--- Listed records ---
__________

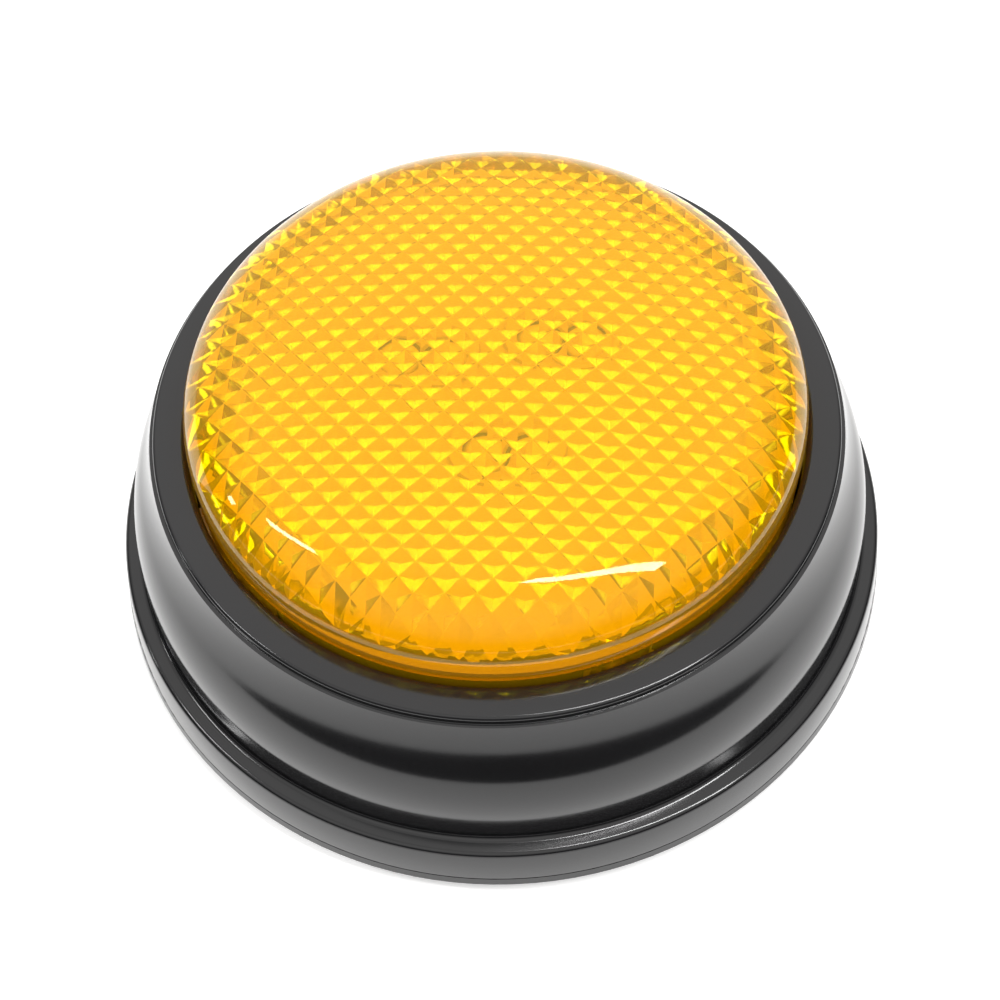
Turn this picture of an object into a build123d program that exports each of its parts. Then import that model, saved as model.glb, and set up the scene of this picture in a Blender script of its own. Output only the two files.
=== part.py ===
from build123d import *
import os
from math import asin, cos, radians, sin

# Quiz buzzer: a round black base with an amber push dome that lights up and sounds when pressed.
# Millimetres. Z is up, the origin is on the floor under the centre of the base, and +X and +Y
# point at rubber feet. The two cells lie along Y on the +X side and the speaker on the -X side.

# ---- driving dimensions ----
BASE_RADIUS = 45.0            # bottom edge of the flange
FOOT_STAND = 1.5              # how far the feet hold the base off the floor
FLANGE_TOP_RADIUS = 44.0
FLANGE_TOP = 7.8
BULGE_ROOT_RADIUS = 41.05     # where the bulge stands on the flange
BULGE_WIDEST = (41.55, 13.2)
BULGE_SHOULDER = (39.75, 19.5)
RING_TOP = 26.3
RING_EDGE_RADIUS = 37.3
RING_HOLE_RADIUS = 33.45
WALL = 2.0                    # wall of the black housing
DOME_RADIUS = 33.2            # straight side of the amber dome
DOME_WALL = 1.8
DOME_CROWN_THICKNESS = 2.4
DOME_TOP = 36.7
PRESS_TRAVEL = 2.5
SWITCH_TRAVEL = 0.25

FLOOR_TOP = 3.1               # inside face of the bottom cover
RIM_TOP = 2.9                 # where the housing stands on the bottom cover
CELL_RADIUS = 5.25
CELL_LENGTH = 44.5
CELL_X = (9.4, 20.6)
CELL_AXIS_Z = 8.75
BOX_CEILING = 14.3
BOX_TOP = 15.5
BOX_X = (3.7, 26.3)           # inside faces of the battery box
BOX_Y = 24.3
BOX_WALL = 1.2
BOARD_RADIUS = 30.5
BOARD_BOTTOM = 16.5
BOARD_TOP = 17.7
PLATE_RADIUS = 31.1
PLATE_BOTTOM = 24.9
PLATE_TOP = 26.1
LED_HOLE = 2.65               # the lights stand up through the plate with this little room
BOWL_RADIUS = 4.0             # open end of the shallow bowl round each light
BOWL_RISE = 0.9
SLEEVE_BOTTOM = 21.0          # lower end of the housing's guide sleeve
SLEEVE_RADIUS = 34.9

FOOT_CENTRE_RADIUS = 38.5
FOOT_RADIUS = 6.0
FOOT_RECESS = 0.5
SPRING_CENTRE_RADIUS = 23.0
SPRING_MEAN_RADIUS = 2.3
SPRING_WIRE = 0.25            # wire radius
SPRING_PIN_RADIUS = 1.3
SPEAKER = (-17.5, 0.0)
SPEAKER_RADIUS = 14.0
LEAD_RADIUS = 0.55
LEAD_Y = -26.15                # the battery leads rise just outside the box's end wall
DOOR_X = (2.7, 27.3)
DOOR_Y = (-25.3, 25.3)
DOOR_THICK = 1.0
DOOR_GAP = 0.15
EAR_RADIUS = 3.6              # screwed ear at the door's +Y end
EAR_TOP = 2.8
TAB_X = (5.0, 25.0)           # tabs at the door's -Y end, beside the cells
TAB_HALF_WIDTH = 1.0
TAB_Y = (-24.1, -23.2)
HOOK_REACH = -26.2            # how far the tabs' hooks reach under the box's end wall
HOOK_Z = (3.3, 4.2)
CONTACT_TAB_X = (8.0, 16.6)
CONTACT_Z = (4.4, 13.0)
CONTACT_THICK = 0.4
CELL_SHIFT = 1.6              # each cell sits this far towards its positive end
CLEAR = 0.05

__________

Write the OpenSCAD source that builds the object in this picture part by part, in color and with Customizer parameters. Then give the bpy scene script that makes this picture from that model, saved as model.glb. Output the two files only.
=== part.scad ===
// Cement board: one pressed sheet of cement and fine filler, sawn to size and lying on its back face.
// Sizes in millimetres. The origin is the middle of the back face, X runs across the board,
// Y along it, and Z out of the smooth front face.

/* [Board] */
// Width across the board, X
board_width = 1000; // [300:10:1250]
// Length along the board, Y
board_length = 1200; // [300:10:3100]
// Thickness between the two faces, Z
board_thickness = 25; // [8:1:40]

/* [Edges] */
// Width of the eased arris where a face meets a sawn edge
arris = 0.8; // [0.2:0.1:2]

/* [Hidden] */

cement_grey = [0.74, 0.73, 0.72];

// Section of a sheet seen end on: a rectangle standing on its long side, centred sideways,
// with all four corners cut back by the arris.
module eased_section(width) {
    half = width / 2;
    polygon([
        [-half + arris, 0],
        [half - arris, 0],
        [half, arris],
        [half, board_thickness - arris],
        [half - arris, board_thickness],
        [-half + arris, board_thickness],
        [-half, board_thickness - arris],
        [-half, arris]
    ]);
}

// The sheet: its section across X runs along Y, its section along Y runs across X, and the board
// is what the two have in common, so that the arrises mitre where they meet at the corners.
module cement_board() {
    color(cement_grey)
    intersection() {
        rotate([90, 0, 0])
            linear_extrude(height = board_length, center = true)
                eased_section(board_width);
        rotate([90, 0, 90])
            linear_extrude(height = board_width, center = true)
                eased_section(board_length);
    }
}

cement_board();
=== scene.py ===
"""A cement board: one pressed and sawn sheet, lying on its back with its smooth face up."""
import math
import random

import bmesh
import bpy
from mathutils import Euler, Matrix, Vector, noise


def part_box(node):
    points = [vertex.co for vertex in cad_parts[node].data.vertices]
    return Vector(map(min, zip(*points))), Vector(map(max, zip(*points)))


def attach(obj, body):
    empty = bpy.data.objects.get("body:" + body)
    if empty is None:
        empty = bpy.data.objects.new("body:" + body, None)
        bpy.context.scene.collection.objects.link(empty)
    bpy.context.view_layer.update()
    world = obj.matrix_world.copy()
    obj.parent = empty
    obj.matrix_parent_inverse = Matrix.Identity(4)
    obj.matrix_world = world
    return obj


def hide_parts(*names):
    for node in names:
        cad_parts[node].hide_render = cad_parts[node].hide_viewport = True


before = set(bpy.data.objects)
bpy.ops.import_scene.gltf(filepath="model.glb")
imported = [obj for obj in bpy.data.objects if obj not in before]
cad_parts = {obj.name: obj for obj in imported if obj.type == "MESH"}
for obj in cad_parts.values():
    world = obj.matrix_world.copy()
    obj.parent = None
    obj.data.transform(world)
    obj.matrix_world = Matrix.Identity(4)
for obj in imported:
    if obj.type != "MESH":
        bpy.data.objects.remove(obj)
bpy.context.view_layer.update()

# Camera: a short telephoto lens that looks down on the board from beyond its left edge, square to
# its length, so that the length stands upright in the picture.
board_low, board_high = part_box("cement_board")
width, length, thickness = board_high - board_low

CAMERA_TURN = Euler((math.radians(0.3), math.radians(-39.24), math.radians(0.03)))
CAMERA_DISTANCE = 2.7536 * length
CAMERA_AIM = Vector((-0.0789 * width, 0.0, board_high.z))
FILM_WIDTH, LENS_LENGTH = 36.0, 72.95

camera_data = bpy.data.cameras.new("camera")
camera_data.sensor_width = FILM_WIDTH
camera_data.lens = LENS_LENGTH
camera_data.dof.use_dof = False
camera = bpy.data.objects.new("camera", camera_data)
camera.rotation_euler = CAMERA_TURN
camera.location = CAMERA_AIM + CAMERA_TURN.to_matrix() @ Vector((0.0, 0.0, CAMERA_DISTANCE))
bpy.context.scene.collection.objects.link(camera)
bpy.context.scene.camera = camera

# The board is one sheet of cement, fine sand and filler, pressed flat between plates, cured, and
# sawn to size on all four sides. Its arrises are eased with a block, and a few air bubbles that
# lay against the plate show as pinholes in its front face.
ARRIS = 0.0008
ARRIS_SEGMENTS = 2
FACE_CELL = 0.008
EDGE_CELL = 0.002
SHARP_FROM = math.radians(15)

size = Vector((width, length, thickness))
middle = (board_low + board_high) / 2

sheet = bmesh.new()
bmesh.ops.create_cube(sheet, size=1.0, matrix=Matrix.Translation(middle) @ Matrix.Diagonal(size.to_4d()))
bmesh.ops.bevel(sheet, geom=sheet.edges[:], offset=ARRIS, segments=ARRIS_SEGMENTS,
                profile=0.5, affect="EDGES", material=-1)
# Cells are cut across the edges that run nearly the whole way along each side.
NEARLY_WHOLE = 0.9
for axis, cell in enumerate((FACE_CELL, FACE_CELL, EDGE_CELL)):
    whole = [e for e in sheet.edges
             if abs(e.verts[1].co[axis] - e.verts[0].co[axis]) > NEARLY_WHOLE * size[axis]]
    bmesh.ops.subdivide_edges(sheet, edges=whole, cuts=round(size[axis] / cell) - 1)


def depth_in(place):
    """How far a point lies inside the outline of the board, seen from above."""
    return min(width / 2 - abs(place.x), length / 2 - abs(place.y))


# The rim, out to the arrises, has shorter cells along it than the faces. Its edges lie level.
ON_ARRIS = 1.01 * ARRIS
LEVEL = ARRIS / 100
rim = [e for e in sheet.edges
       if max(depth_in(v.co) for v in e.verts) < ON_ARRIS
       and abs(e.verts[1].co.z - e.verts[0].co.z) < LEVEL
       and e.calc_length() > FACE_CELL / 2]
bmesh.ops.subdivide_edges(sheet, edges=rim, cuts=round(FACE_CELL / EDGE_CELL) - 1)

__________

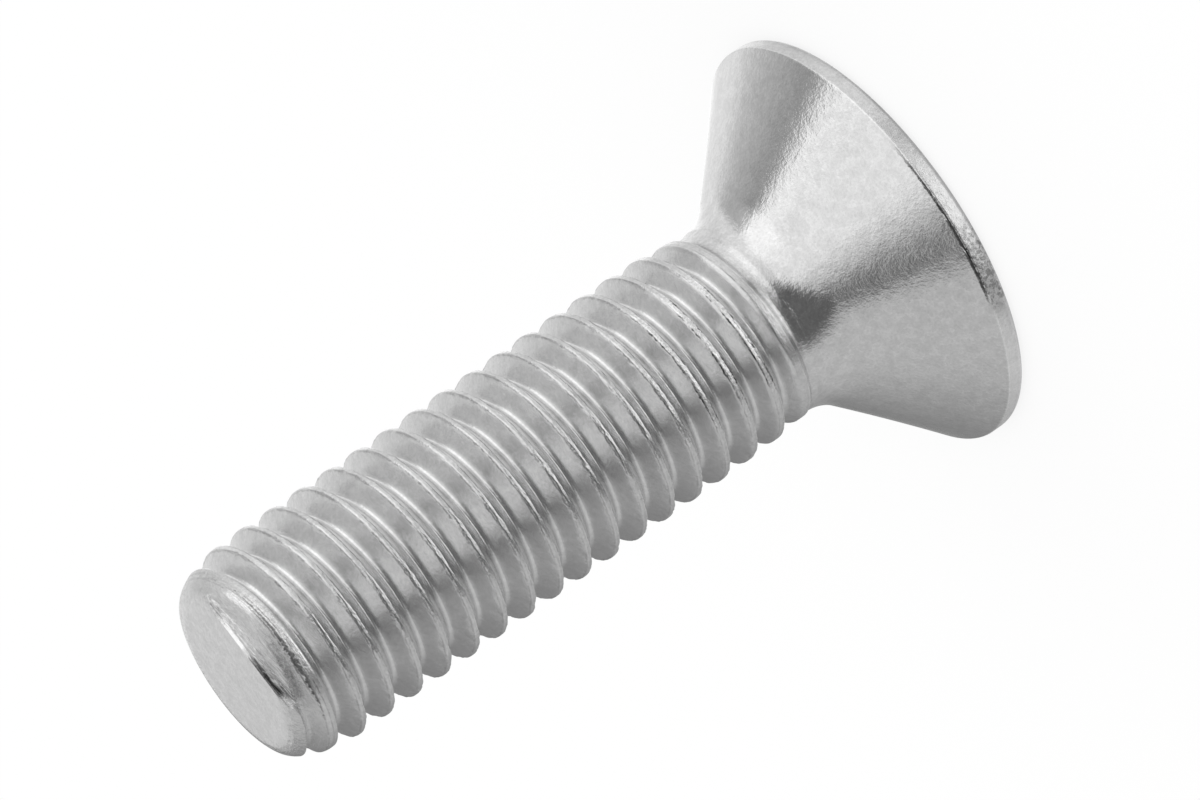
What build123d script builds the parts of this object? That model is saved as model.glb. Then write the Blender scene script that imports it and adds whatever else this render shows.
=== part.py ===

__________

--- Exercise ---
Write out exactly the lines from the one with "Turn this picture" through the one with "SWITCH_TRAVEL = 0.25", including both, and no others.

--- Exercise response ---
Turn this picture of an object into a build123d program that exports each of its parts. Then import that model, saved as model.glb, and set up the scene of this picture in a Blender script of its own. Output only the two files.
=== part.py ===
from build123d import *
import os
from math import asin, cos, radians, sin

# Quiz buzzer: a round black base with an amber push dome that lights up and sounds when pressed.
# Millimetres. Z is up, the origin is on the floor under the centre of the base, and +X and +Y
# point at rubber feet. The two cells lie along Y on the +X side and the speaker on the -X side.

# ---- driving dimensions ----
BASE_RADIUS = 45.0            # bottom edge of the flange
FOOT_STAND = 1.5              # how far the feet hold the base off the floor
FLANGE_TOP_RADIUS = 44.0
FLANGE_TOP = 7.8
BULGE_ROOT_RADIUS = 41.05     # where the bulge stands on the flange
BULGE_WIDEST = (41.55, 13.2)
BULGE_SHOULDER = (39.75, 19.5)
RING_TOP = 26.3
RING_EDGE_RADIUS = 37.3
RING_HOLE_RADIUS = 33.45
WALL = 2.0                    # wall of the black housing
DOME_RADIUS = 33.2            # straight side of the amber dome
DOME_WALL = 1.8
DOME_CROWN_THICKNESS = 2.4
DOME_TOP = 36.7
PRESS_TRAVEL = 2.5
SWITCH_TRAVEL = 0.25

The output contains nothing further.